Simulated Mental Imagery for Robotic Task Planning
Shijia Li, Tomas Kulvicius, Minija Tamosiunaite, Florentin Wörgötter
TL;DR
The paper introduces Simulated Mental Imagery for Planning (SiMIP), a sub-symbolic planning framework that generates robot action plans by imagining future scenes without requiring explicit symbolic domain descriptions. By combining perception, object-level imagination, and success checks, SiMIP builds a planning tree from real-world scene data and then parses this visual plan into a symbolic, executable sequence, improving interpretability over end-to-end deep RL approaches. The authors validate SiMIP on a packing task using a real dataset with labeled objects and affordances, achieving a 90.92% plan-success rate and demonstrating robustness across plan lengths with a modular, data-efficient pipeline that includes object detection, affordance segmentation, and object completion via GANs. The work highlights practical implications for human-robot collaboration, explainability, and rapid adaptation to new tasks with limited labeled data, and outlines avenues for future robot-in-the-loop feedback and more advanced generative models.
Abstract
Traditional AI-planning methods for task planning in robotics require a symbolically encoded domain description. While powerful in well-defined scenarios, as well as human-interpretable, setting this up requires substantial effort. Different from this, most everyday planning tasks are solved by humans intuitively, using mental imagery of the different planning steps. Here we suggest that the same approach can be used for robots, too, in cases which require only limited execution accuracy.
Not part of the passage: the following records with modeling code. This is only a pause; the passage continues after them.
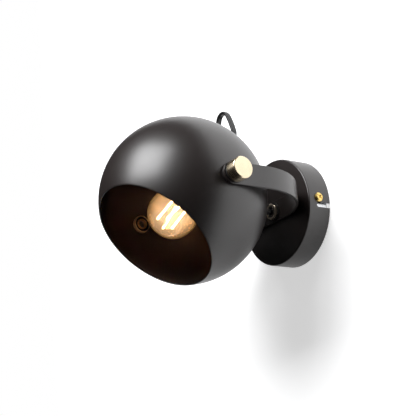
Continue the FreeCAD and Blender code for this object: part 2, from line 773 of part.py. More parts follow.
# ---- bulb ----------------------------------------------------------------------------------------
def glass_outline(inset, tail):
    """Edges from the front pole down to the neck's open end: a globe, a hollow curve, a neck.

    The hollow curve is tangent to the globe and the neck, so its centre lies a globe's plus its own
    radius from the globe's centre, and a neck's plus its own radius from the axis.
    """
    def vector(height, radius):
        return FreeCAD.Vector(radius, 0, height)

    globe = globe_radius - inset
    neck = neck_radius - inset
    hollow = neck_hollow + inset
    angle = math.atan2(neck + hollow, -neck_depth)
    meet = vector(globe_forward + globe * math.cos(angle), globe * math.sin(angle))
    widest = vector(globe_forward + globe * math.cos(angle / 2), globe * math.sin(angle / 2))
    curve_height = globe_forward - neck_depth
    lean = (math.pi - angle) / 2 + math.pi / 4
    inmost = vector(curve_height + hollow * math.cos(lean), neck + hollow - hollow * math.sin(lean))
    neck_top = vector(curve_height, neck)
    pole = vector(globe_forward + globe, 0)
    return [Part.Arc(pole, widest, meet).toShape(), Part.Arc(meet, inmost, neck_top).toShape(),
            Part.LineSegment(neck_top, vector(tail, neck)).toShape()]


def bulb_glass():
    """Thin blown envelope, open at the neck inside the cap."""
    tail = cap_rim - cap_skirt
    outer = glass_outline(0.0, tail)
    inner = glass_outline(glass_wall, tail)
    front = globe_forward + globe_radius
    foot = Part.LineSegment(FreeCAD.Vector(neck_radius, 0, tail),
                            FreeCAD.Vector(neck_radius - glass_wall, 0, tail)).toShape()
    tip = Part.LineSegment(FreeCAD.Vector(0, 0, front),
                           FreeCAD.Vector(0, 0, front - glass_wall)).toShape()
    outline = Part.Wire(Part.__sortEdges__(outer + inner + [foot, tip]))
    return aimed(Part.Face(outline).revolve(origin, up, 360))


def bulb_cap():
    """Thin screw cap: a plain skirt round the glass, then rounded thread turns drawn as rings."""
    crest = cap_crest_diameter / 2
    root = crest - cap_thread_depth
    skirt_inside = neck_radius + seat_gap
    outline = [(cap_rim, skirt_inside), (cap_rim, skirt_inside + cap_sheet)]
    start = cap_rim - cap_skirt
    outline.append((start, skirt_inside + cap_sheet))
    for turn in range(cap_turns):
        top = start - 0.4 - turn * cap_pitch
        outline += [(top - cap_pitch * 0.2, root), (top - cap_pitch * 0.5, crest),
                    (top - cap_pitch * 0.7, crest)]
    end = bulb_tip + insulator_height
    outline += [(end + 0.6, root), (end, root - 1.0), (end, root - 1.0 - cap_sheet)]
    inside = root - cap_sheet
    outline += [(end + 0.6, inside), (start, inside), (start, skirt_inside)]
    return aimed(turned(outline))


def bulb_insulator():
    """Black glass collar between the cap's end and the tip contact."""
    end = bulb_tip + insulator_height
    wide = cap_crest_diameter / 2 - cap_thread_depth - 1.0
    tip = eyelet_diameter / 2
    return aimed(turned([(end, 0), (end, wide), (end - 0.4, wide), (bulb_tip + eyelet_height, tip),
                         (bulb_tip + eyelet_height, 0)]))


def bulb_eyelet():
    radius = eyelet_diameter / 2
    return aimed(turned([(bulb_tip + eyelet_height, 0), (bulb_tip + eyelet_height, radius),
                         (bulb_tip + 0.6, radius - 0.4), (bulb_tip, radius - 2.0), (bulb_tip, 0)]))


def stem_glass():
    """Flare sealed to the neck, and the post that carries the bars, on Z."""
    foot = cap_rim - cap_skirt
    flare = neck_radius - glass_wall
    post = stem_glass_diameter / 2
    top = foot + stem_glass_length
    return turned([(foot, 0), (foot, flare), (foot + 1.0, flare), (foot + 5.0, post + 0.8),
                   (foot + 9.0, post), (top - 4.0, post), (top, post * 0.45), (top, 0)])


def bulb_stem():
    return aimed(stem_glass())


def bar_ends():
    """Foot and head of each glowing bar; they stand in a ring and lean round the axis."""
    radius = filament_circle / 2
    low = globe_forward - filament_length / 2
    ends = []
    for index in range(filament_count):
        foot_angle = math.radians(index * 360 / filament_count)
        head_angle = foot_angle + math.radians(filament_twist)
        foot = FreeCAD.Vector(radius * math.cos(foot_angle), radius * math.sin(foot_angle), low)
        head = FreeCAD.Vector(radius * math.cos(head_angle), radius * math.sin(head_angle),
                              low + filament_length)
        ends.append((foot, head))
    return ends


def rod(start, end, diameter):
    return Part.makeCylinder(diameter / 2, start.distanceToPoint(end), start, end - start)


def filament_bars():
    return [rod(foot, head, filament_diameter) for foot, head in bar_ends()]


def filaments():
    return [aimed(bar) for bar in filament_bars()]


def lead_wires():
    """A wire from the post to each bar's foot, and a mast with an arm to each bar's head."""
    post_top = FreeCAD.Vector(0, 0, cap_rim - cap_skirt + stem_glass_length)
    head_height = globe_forward + filament_length / 2 - lead_wire_inset
    mast = rod(post_top, FreeCAD.Vector(0, 0, head_height + lead_wire_diameter / 2), lead_wire_diameter)
    wires = []
    for foot, head in bar_ends():
        along = (head - foot).normalize() * lead_wire_inset
        foot_hold = foot + along
        head_hold = head - along
        wires.append(rod(FreeCAD.Vector(0, 0, foot_hold.z), foot_hold, lead_wire_diameter))
        mast = mast.fuse(rod(FreeCAD.Vector(0, 0, head_hold.z), head_hold, lead_wire_diameter))
    glass_and_bars = [stem_glass()] + filament_bars()
    return [aimed(wire.cut(glass_and_bars)) for wire in wires + [mast]]


# ---- flex ----------------------------------------------------------------------------------------
def free_flex():
    """The stretch between the stem and the grip, which bends when the shade tilts."""
    return tube_along(flex_points, flex_width / 2, "flex")


def flex_in_canopy():
    """The same flex on through the stem, cut back where its cores part."""
    radius = flex_width / 2
    end = stem_inner_end + flex_stripped
    return Part.makeCylinder(radius, end - stem_mouth, FreeCAD.Vector(0, stem_mouth, 0),
                             FreeCAD.Vector(0, 1, 0))


def flex_cores():
    """Insulated cores from the cut end of the flex to the block's poles."""
    cores = []
    start_y = stem_inner_end + flex_stripped
    entry_x = -block_from_middle + block_length / 2
    entry_y = -(bracket_sheet + block_bore_height)
    for pole in range(block_poles):
        offset = pole - (block_poles - 1) / 2
        beside = offset * (core_diameter + running_gap)
        route = [(0.0, start_y, beside), (0.0, start_y + core_run, beside),
                 (entry_x + core_run, entry_y, offset * block_pitch),
                 (entry_x, entry_y, offset * block_pitch)]
        cores.append(tube_along(route, core_diameter / 2, "core %d" % pole))
    return cores


def flex_in_shade():
    """The flex from the grip's mouth to the back of the holder's core."""
    radius = flex_width / 2
    length = grip_mouth + core_face - core_height
    return aimed(Part.makeCylinder(radius, length, FreeCAD.Vector(0, 0, -grip_mouth)))


def build():
    os.makedirs("parts", exist_ok=True)
    save("wall_bracket", wall_bracket())
    save("canopy", canopy())
    save("canopy_screws", side_screw(1), side_screw(-1))
    save("terminal_block", terminal_block())
    save("terminal_screws", *terminal_screws())
    save("terminal_block_screws", *block_screws())
    save("earth_screw", earth_screw())
    save("stem_nipple", stem_nipple())
    save("stem_outer_nut", stem_outer_nut())
    save("stem_inner_nut", stem_inner_nut())
    save("stem_washer", stem_washer())
    save("lock_washer", lock_washer())
    save("yoke", yoke())
    save("shade", shade())
    for name, side in (("right", 1), ("left", -1)):
        save("pivot_nipple_" + name, on_x(pivot_nipple(), side))
        save("pivot_ring_nut_" + name, on_x(pivot_ring_nut(), side))
        save("friction_washer_" + name, on_x(friction_washer(), side))
        save("knob_washer_" + name, on_x(knob_washer(), side))
        save("knob_" + name, on_x(knob(), side))
    save("cord_grip", cord_grip())
    save("cord_grip_screw", grip_screw())
    save("holder_dome", holder_dome())
    save("holder_sleeve", holder_sleeve())
    save("holder_core", holder_core())
    save("holder_liner", holder_liner())
    save("holder_centre_contact", centre_contact())
    save("bulb_glass", bulb_glass())
    save("bulb_cap", bulb_cap())
    save("bulb_insulator", bulb_insulator())
    save("bulb_eyelet", bulb_eyelet())
    save("bulb_stem", bulb_stem())
    save("bulb_filaments", *filaments())
    save("bulb_lead_wires", *lead_wires())
    save("flex", free_flex())
    save("flex_in_canopy", flex_in_canopy())
    save("flex_cores", *flex_cores())
    save("flex_in_shade", flex_in_shade())


build()
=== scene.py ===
# %% [markdown]
# # A pivoting ball spotlight on a wall
# This lesson dresses a packed engineering model of a wall light.  The model gives every piece its
# place, in metres, with +Z up, the wall at y = 0 and the light standing out towards -Y.  We add
# smooth surfaces where the engineering mesh is too coarse to be seen close up, and a finish for
# every piece, so that a render looks like the real lamp.

import bpy
import numpy as np
from mathutils import Matrix


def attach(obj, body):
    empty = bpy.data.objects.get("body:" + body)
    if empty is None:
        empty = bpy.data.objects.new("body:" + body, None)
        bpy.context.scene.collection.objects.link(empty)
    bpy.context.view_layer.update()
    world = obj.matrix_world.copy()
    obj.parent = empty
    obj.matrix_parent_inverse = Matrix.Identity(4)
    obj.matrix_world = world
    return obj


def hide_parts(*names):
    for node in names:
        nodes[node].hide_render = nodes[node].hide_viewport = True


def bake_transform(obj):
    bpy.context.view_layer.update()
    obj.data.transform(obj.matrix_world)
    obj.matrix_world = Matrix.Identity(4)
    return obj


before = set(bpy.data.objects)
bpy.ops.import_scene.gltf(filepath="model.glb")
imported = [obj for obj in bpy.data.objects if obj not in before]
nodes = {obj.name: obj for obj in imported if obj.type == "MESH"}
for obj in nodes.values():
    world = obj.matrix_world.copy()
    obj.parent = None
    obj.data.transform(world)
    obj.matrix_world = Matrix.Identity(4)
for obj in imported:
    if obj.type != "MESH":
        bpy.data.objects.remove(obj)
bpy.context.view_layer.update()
print("nodes in the frame:", len(nodes))

# %% [markdown]
# ## The sizes that the surfaces share
# The real lamp is made of a few turned and bent pieces, so a few lengths drive them all.  They are
# the same lengths as in the engineering source, in metres here.

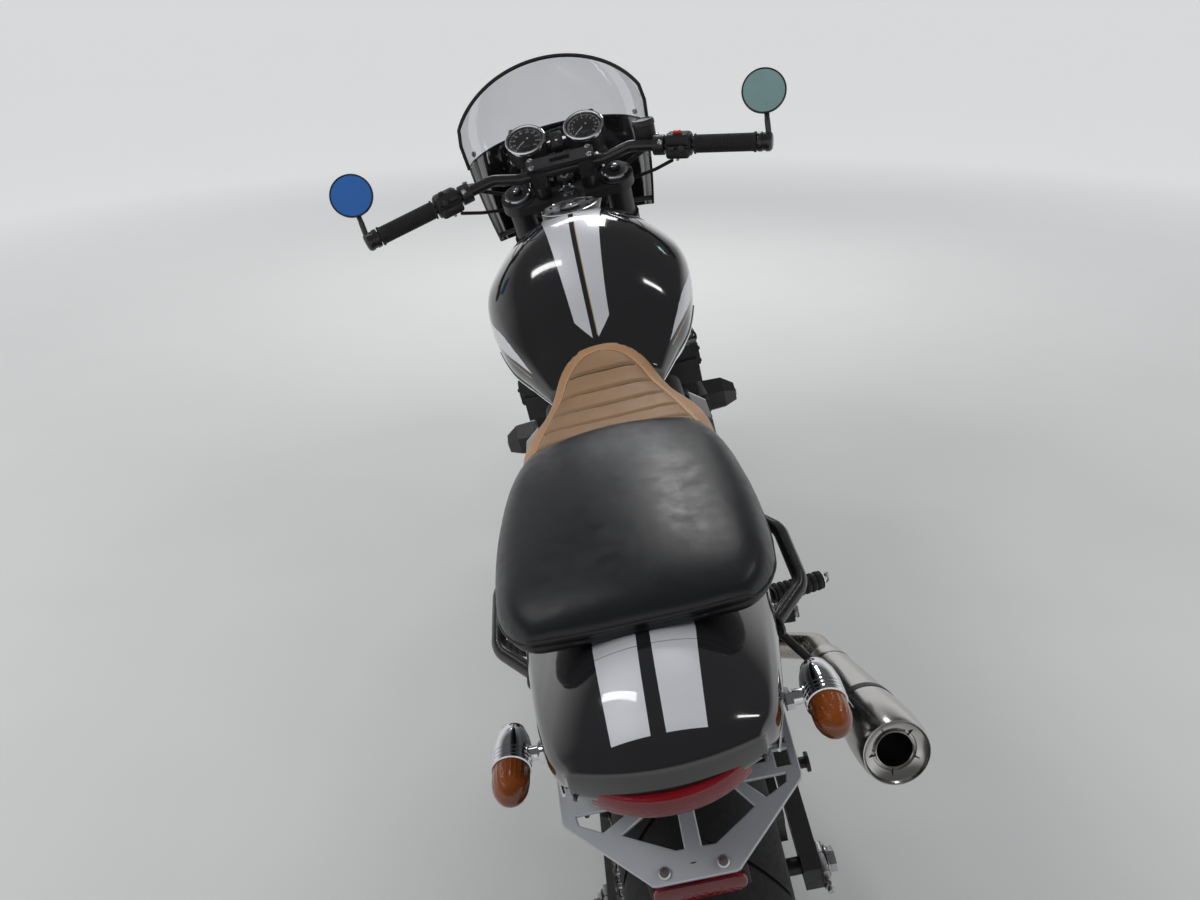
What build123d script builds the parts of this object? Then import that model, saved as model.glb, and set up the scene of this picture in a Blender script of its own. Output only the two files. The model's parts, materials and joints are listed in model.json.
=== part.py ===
from build123d import *
import os
from math import asin, atan2, cos, pi, radians, sin, sqrt, tan

# Cafe racer motorcycle, parked on its side stand. Millimetres: x right, y forward, z up.
# Every piece is built on an upright machine, then the whole is leaned and moved to its origin.

# Stance and geometry
LEAN = 12.0
FRONT_AXLE_Y = 727.0
REAR_AXLE_Y = -703.0
RAKE = 25.0
FORK_OFFSET = 36.0
HEAD_Z = 900.0

# Wheels: tyre outer radius, crown radius and half widths
FRONT_TYRE_R = 300.0
FRONT_CROWN_R = 60.0
FRONT_TREAD_HALF = 57.0
FRONT_BEAD_HALF = 47.0
REAR_TYRE_R = 315.0
REAR_CROWN_R = 92.0
REAR_TREAD_HALF = 88.0
REAR_BEAD_HALF = 72.0
BEAD_R = 216.0
RIM_LIP = 9.0
RIM_LIP_THICK = 5.0
RIM_WALL = 12.0
SPOKES = 10
HUB_R = 34.0
FIT = 0.06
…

In the current study, we propose a novel sub-symbolic method called Simulated Mental Imagery for Planning (SiMIP), which consists of perception, simulated action, success-checking and re-planning performed on 'imagined' images. We show that it is possible to implement mental imagery-based planning in an algorithmically sound way by combining regular convolutional neural networks and generative adversarial networks. With this method, the robot acquires the capability to use the initially existing scene to generate action plans without symbolic domain descriptions, while at the same time plans remain human-interpretable, different from deep reinforcement learning, which is an alternative sub-symbolic approach. We create a dataset from real scenes for a packing problem of having to correctly place different objects into different target slots. This way efficiency and success rate of this algorithm could be quantified.